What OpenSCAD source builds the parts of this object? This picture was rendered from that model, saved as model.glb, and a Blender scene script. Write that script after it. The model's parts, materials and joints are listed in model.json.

────────────────────

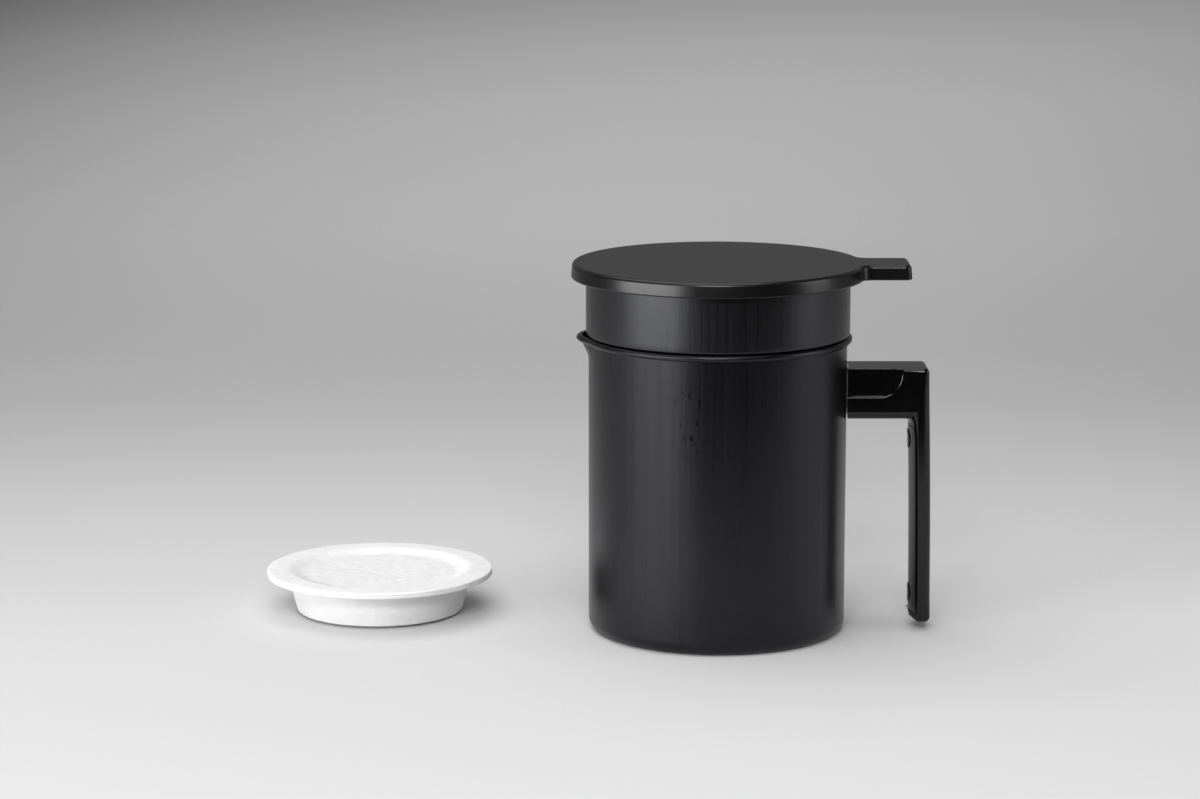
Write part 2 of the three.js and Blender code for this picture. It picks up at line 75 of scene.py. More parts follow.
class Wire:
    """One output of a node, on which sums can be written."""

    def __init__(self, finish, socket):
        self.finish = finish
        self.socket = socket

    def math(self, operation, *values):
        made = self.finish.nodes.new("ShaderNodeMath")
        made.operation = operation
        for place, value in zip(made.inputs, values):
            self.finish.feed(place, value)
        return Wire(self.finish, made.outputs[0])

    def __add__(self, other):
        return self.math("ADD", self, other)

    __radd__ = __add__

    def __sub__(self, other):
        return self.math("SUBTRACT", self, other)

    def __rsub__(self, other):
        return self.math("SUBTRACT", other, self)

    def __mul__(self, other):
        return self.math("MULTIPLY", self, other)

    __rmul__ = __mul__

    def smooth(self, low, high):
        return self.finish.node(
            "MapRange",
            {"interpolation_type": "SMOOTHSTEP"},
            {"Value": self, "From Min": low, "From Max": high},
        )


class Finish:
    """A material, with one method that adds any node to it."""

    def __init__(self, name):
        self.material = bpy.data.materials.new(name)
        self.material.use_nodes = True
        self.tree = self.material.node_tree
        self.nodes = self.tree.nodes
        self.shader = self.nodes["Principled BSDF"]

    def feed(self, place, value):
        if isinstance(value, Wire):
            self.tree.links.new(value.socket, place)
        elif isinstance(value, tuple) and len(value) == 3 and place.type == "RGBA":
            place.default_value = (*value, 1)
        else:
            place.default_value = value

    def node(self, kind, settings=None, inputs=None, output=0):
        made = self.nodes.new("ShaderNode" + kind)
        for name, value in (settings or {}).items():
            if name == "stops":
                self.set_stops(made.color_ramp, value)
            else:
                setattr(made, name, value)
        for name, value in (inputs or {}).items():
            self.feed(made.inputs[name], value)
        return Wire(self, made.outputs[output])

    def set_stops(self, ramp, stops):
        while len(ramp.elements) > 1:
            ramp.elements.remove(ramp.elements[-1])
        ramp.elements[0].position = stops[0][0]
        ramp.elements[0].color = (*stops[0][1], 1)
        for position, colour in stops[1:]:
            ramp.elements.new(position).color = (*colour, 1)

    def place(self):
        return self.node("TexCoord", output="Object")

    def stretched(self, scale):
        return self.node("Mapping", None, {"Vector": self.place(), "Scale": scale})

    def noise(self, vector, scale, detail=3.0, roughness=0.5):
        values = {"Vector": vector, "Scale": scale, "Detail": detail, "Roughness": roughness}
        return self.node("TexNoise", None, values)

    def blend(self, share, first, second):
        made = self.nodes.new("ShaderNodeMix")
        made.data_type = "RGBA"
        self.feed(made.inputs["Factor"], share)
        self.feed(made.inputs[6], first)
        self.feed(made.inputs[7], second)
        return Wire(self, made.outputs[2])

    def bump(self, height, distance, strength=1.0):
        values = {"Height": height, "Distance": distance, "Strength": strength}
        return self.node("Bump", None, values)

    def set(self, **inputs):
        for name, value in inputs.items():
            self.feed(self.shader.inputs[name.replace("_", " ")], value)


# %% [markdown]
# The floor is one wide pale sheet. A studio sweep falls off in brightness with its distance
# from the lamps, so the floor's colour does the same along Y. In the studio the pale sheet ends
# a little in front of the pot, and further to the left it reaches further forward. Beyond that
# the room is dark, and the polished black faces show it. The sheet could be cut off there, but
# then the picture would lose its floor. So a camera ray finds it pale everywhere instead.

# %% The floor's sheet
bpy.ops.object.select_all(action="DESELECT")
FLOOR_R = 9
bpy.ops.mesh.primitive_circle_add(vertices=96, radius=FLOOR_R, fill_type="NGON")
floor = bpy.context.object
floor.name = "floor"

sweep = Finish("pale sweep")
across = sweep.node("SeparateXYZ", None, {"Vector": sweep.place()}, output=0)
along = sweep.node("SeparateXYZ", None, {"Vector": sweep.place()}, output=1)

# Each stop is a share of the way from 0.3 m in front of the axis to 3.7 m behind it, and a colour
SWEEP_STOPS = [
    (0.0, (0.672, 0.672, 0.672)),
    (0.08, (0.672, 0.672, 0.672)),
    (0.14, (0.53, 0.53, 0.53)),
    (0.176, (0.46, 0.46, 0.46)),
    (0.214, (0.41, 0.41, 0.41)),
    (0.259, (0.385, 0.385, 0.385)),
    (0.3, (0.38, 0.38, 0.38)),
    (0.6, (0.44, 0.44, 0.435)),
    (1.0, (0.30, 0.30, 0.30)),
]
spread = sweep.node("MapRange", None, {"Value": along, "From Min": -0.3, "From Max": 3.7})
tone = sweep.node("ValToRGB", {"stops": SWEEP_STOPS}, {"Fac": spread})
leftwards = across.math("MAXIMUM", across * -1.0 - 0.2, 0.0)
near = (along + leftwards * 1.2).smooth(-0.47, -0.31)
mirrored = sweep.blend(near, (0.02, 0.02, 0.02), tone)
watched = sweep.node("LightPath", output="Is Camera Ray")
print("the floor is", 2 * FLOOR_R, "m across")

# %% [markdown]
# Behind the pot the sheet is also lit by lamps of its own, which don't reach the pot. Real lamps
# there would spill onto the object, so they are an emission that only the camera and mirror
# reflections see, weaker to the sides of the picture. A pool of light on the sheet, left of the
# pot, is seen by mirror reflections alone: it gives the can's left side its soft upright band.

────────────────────

Only the lines from the one bearing "Write part 2" through the one bearing "material, with one" should be repeated, exactly as given.

Write part 2 of the three.js and Blender code for this picture. It picks up at line 75 of scene.py. More parts follow.
class Wire:
    """One output of a node, on which sums can be written."""

    def __init__(self, finish, socket):
        self.finish = finish
        self.socket = socket

    def math(self, operation, *values):
        made = self.finish.nodes.new("ShaderNodeMath")
        made.operation = operation
        for place, value in zip(made.inputs, values):
            self.finish.feed(place, value)
        return Wire(self.finish, made.outputs[0])

    def __add__(self, other):
        return self.math("ADD", self, other)

    __radd__ = __add__

    def __sub__(self, other):
        return self.math("SUBTRACT", self, other)

    def __rsub__(self, other):
        return self.math("SUBTRACT", other, self)

    def __mul__(self, other):
        return self.math("MULTIPLY", self, other)

    __rmul__ = __mul__

    def smooth(self, low, high):
        return self.finish.node(
            "MapRange",
            {"interpolation_type": "SMOOTHSTEP"},
            {"Value": self, "From Min": low, "From Max": high},
        )


class Finish:
    """A material, with one method that adds any node to it."""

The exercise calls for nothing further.